**Exercise instructions:**
Please write out the material below exactly as given.

**Input material:**

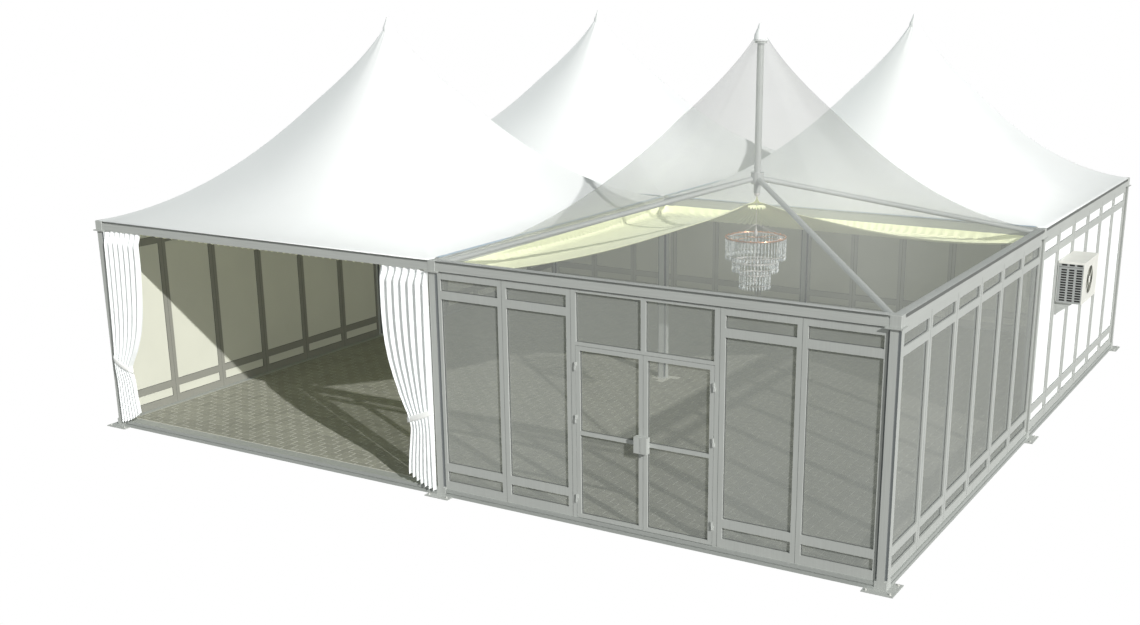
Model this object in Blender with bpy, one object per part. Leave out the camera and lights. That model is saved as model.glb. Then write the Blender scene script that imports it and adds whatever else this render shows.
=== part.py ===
"""Modular marquee: four square pagoda bays in a two by two grid, at real size in metres.

X runs along the front from left to right, Y from the front to the back and Z up.
The origin is on the ground under the centre post.
"""
import math

import bmesh
import bpy
from mathutils import Matrix, Vector

# Grid and levels
BAY = 6.0                    # spacing of the posts
GAP = 0.0003                 # play between pieces that touch
FLOOR_TOP = 0.095            # also the top of the base rails
WALL_TOP = 2.962
BEAM_BOTTOM = 2.976
BEAM_TOP = 3.105
HUB_Z = 3.963                # where the rafters meet the mast
MAST_FOOT = 3.768
APEX_Z = 5.862               # top of the roof surface, carried on to a point

# Posts
POST_HALF = 0.0725
POST_NOTCH = 0.026           # keder channel in each corner of the profile
PLATE_HALF = 0.185
PLATE_T = 0.012
SHOE_TOP = 0.110
HEAD_HALF = 0.100
HEAD_T = 0.012
HEAD_TOP = BEAM_BOTTOM - GAP
SPIGOT_HALF = 0.034
SPIGOT_TOP = 3.060
SEAT_IN = 0.062              # rafter seat on the head plate, from the grid lines
SEAT_OUT = 0.098
SEAT_TOP = 3.025

# Eave and valley beams
BEAM_END = 0.050             # from the grid line to the beam's end
BEAM_FACE = 0.068            # outer face of an eave beam, from the grid line
BEAM_INNER = 0.042
BEAM_GROOVE = (3.075, 3.098)
GROOVE_DEEP = 0.010
VALLEY_HALF = 0.055
RIB_HALF = 0.0295            # gutter rib between two roof skins
RIB_TOP = 3.118

# Floor and the base rails round it
DECK_T = 0.025
JOIST_HALF = 0.030
JOIST_STEP = 1.0
JOIST_END = 5.800
RAIL_FLANGE = 0.072          # lower edge of a base rail, from the grid line outwards
RAIL_FACE = 0.066
RAIL_DEEP = 0.056            # bottom of the groove in its outer face
RAIL_GROOVE = (0.040, 0.052)
RAIL_INNER = 0.100           # inner face, from the grid line inwards
PLATE_POCKET = 0.0005        # clearance over and round a base plate

# Wall frames
FRAME_FRONT = 0.045          # from the grid line outwards
FRAME_BACK = -0.005
MODULE = 0.9845
MODULE_START = (BAY - 6 * MODULE) / 2
STILE = 0.0635
WALL_START = POST_HALF + GAP
RAILS = ((0.208, 0.348), (0.457, 2.625), (2.727, 2.876))   # clear heights of the three panes
SHEET_T = 0.0064
SHEET_MID = 0.016            # middle of a glass sheet, from the grid line outwards
SLOT_T = SHEET_T + 2 * GAP
SLOT_EDGE = 0.020            # frame left round the slot that holds the glass
PANEL_FACES = (0.022, 0.008)

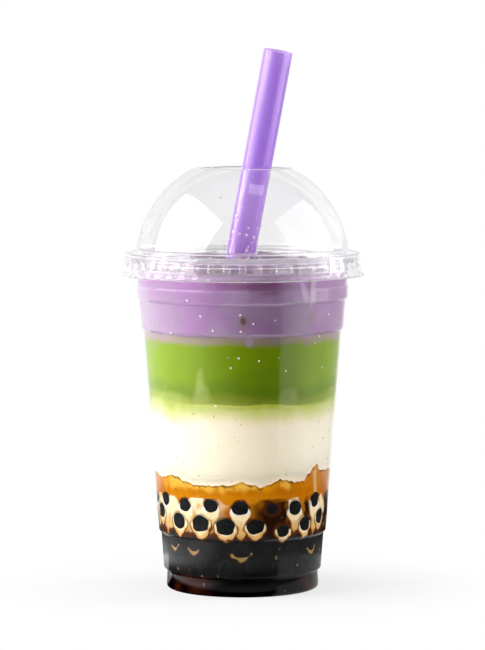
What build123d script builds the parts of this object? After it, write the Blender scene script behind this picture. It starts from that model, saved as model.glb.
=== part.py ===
from build123d import *
import os
from math import cos, hypot, radians, sin, tan

# Layered taro bubble tea in a clear stepped cup with a dome lid and a wide straw.
# Millimetres, +Z up. The origin is the middle of the cup's footprint, on the table;
# the straw leans towards +X and a little towards -Y.

# Driving dimensions -----------------------------------------------------------------

# Cup: thin clear plastic, a rolled rim on a straight neck, and three tapered bands
# below it, each a step smaller than the one above, down to a short foot.
cup_height = 144.0
cup_wall = 0.5
rim_radius = 49.0           # over the rolled rim
rim_reach = 3.1             # how far the roll stands out from the neck
rim_roll = 2.3              # height of the roll
rim_rounding = 0.9          # corner radius of the roll's section
neck_depth = 17.2           # rim top to the first step
upper_band = 13.2           # first step to the second
lower_band_top = 25.4       # third step, above the table
foot_height = 8.9           # fourth step, above the table
step_drop = 1.0             # height over which a step slopes
step_in = 1.0               # how far a step goes in
foot_step_in = 1.4
neck_taper = 1.0            # degrees from upright
wall_taper = 4.25           # degrees from upright
foot_flare = 0.4
base_rounding = 1.9
base_recess = 2.5           # height of the hollow under the cup
base_ring = 5.0             # width of the ring that the cup stands on
recess_slope = 1.2          # run of the hollow's sloping side

# Lid: a thin clear dome with a round hole, a stacking groove at its base, a bead over
# the cup's rim and a flared skirt.
lid_wall = 0.4
dome_height = 38.4          # rim top to the flat round the hole
dome_inset = 0.15           # the dome's foot, in from the outside of the cup's neck
hole_radius = 18.0
hole_flat = 2.9             # width of the flat round the hole
collar_rise = 4.0           # rim top to where the dome begins
collar_inset = 1.0          # stacking groove, from the dome's foot
seat_clearance = 0.1        # lid to rim, and skirt to roll
seat_width = 0.9            # where the lid rests on the rim
bead_rise = 2.0             # rim top to the top of the bead
skirt_drop = 7.0            # rim top to the skirt's lower edge
skirt_slack = 1.2           # roll to the skirt's inner face
skirt_flare = 0.7
lip_width = 1.1             # lip at the skirt's lower edge
snap_reach = 0.8            # ridge that catches under the roll
snap_height = 1.6

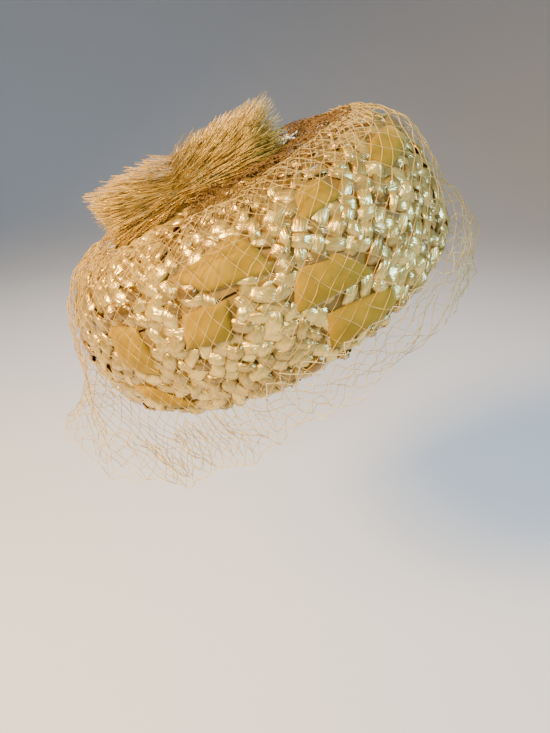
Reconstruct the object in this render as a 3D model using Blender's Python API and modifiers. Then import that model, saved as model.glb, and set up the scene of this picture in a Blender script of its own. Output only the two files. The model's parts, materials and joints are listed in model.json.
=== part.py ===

**Answer to this exercise:**
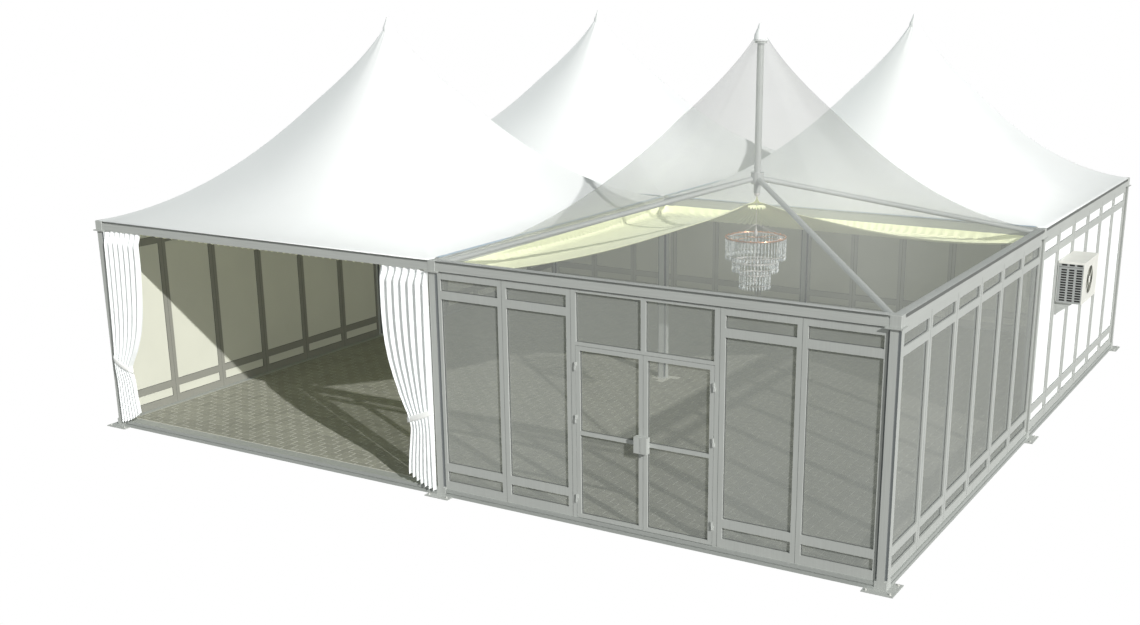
Model this object in Blender with bpy, one object per part. Leave out the camera and lights. That model is saved as model.glb. Then write the Blender scene script that imports it and adds whatever else this render shows.
=== part.py ===
"""Modular marquee: four square pagoda bays in a two by two grid, at real size in metres.

X runs along the front from left to right, Y from the front to the back and Z up.
The origin is on the ground under the centre post.
"""
import math

import bmesh
import bpy
from mathutils import Matrix, Vector

# Grid and levels
BAY = 6.0                    # spacing of the posts
GAP = 0.0003                 # play between pieces that touch
FLOOR_TOP = 0.095            # also the top of the base rails
WALL_TOP = 2.962
BEAM_BOTTOM = 2.976
BEAM_TOP = 3.105
HUB_Z = 3.963                # where the rafters meet the mast
MAST_FOOT = 3.768
APEX_Z = 5.862               # top of the roof surface, carried on to a point

# Posts
POST_HALF = 0.0725
POST_NOTCH = 0.026           # keder channel in each corner of the profile
PLATE_HALF = 0.185
PLATE_T = 0.012
SHOE_TOP = 0.110
HEAD_HALF = 0.100
HEAD_T = 0.012
HEAD_TOP = BEAM_BOTTOM - GAP
SPIGOT_HALF = 0.034
SPIGOT_TOP = 3.060
SEAT_IN = 0.062              # rafter seat on the head plate, from the grid lines
SEAT_OUT = 0.098
SEAT_TOP = 3.025

# Eave and valley beams
BEAM_END = 0.050             # from the grid line to the beam's end
BEAM_FACE = 0.068            # outer face of an eave beam, from the grid line
BEAM_INNER = 0.042
BEAM_GROOVE = (3.075, 3.098)
GROOVE_DEEP = 0.010
VALLEY_HALF = 0.055
RIB_HALF = 0.0295            # gutter rib between two roof skins
RIB_TOP = 3.118

# Floor and the base rails round it
DECK_T = 0.025
JOIST_HALF = 0.030
JOIST_STEP = 1.0
JOIST_END = 5.800
RAIL_FLANGE = 0.072          # lower edge of a base rail, from the grid line outwards
RAIL_FACE = 0.066
RAIL_DEEP = 0.056            # bottom of the groove in its outer face
RAIL_GROOVE = (0.040, 0.052)
RAIL_INNER = 0.100           # inner face, from the grid line inwards
PLATE_POCKET = 0.0005        # clearance over and round a base plate

# Wall frames
FRAME_FRONT = 0.045          # from the grid line outwards
FRAME_BACK = -0.005
MODULE = 0.9845
MODULE_START = (BAY - 6 * MODULE) / 2
STILE = 0.0635
WALL_START = POST_HALF + GAP
RAILS = ((0.208, 0.348), (0.457, 2.625), (2.727, 2.876))   # clear heights of the three panes
SHEET_T = 0.0064
SHEET_MID = 0.016            # middle of a glass sheet, from the grid line outwards
SLOT_T = SHEET_T + 2 * GAP
SLOT_EDGE = 0.020            # frame left round the slot that holds the glass
PANEL_FACES = (0.022, 0.008)

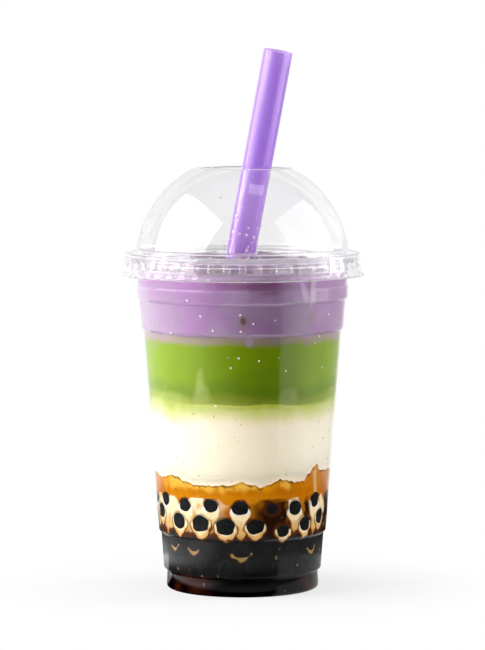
What build123d script builds the parts of this object? After it, write the Blender scene script behind this picture. It starts from that model, saved as model.glb.
=== part.py ===
from build123d import *
import os
from math import cos, hypot, radians, sin, tan

# Layered taro bubble tea in a clear stepped cup with a dome lid and a wide straw.
# Millimetres, +Z up. The origin is the middle of the cup's footprint, on the table;
# the straw leans towards +X and a little towards -Y.

# Driving dimensions -----------------------------------------------------------------

# Cup: thin clear plastic, a rolled rim on a straight neck, and three tapered bands
# below it, each a step smaller than the one above, down to a short foot.
cup_height = 144.0
cup_wall = 0.5
rim_radius = 49.0           # over the rolled rim
rim_reach = 3.1             # how far the roll stands out from the neck
rim_roll = 2.3              # height of the roll
rim_rounding = 0.9          # corner radius of the roll's section
neck_depth = 17.2           # rim top to the first step
upper_band = 13.2           # first step to the second
lower_band_top = 25.4       # third step, above the table
foot_height = 8.9           # fourth step, above the table
step_drop = 1.0             # height over which a step slopes
step_in = 1.0               # how far a step goes in
foot_step_in = 1.4
neck_taper = 1.0            # degrees from upright
wall_taper = 4.25           # degrees from upright
foot_flare = 0.4
base_rounding = 1.9
base_recess = 2.5           # height of the hollow under the cup
base_ring = 5.0             # width of the ring that the cup stands on
recess_slope = 1.2          # run of the hollow's sloping side

# Lid: a thin clear dome with a round hole, a stacking groove at its base, a bead over
# the cup's rim and a flared skirt.
lid_wall = 0.4
dome_height = 38.4          # rim top to the flat round the hole
dome_inset = 0.15           # the dome's foot, in from the outside of the cup's neck
hole_radius = 18.0
hole_flat = 2.9             # width of the flat round the hole
collar_rise = 4.0           # rim top to where the dome begins
collar_inset = 1.0          # stacking groove, from the dome's foot
seat_clearance = 0.1        # lid to rim, and skirt to roll
seat_width = 0.9            # where the lid rests on the rim
bead_rise = 2.0             # rim top to the top of the bead
skirt_drop = 7.0            # rim top to the skirt's lower edge
skirt_slack = 1.2           # roll to the skirt's inner face
skirt_flare = 0.7
lip_width = 1.1             # lip at the skirt's lower edge
snap_reach = 0.8            # ridge that catches under the roll
snap_height = 1.6

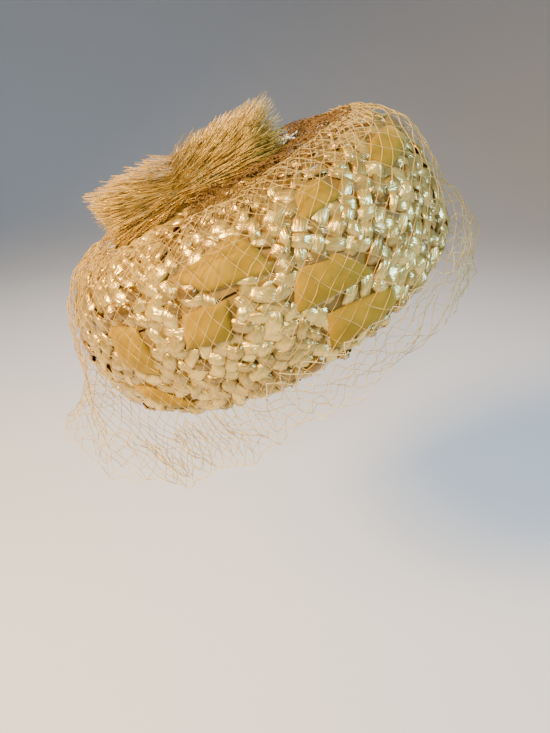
Reconstruct the object in this render as a 3D model using Blender's Python API and modifiers. Then import that model, saved as model.glb, and set up the scene of this picture in a Blender script of its own. Output only the two files. The model's parts, materials and joints are listed in model.json.
=== part.py ===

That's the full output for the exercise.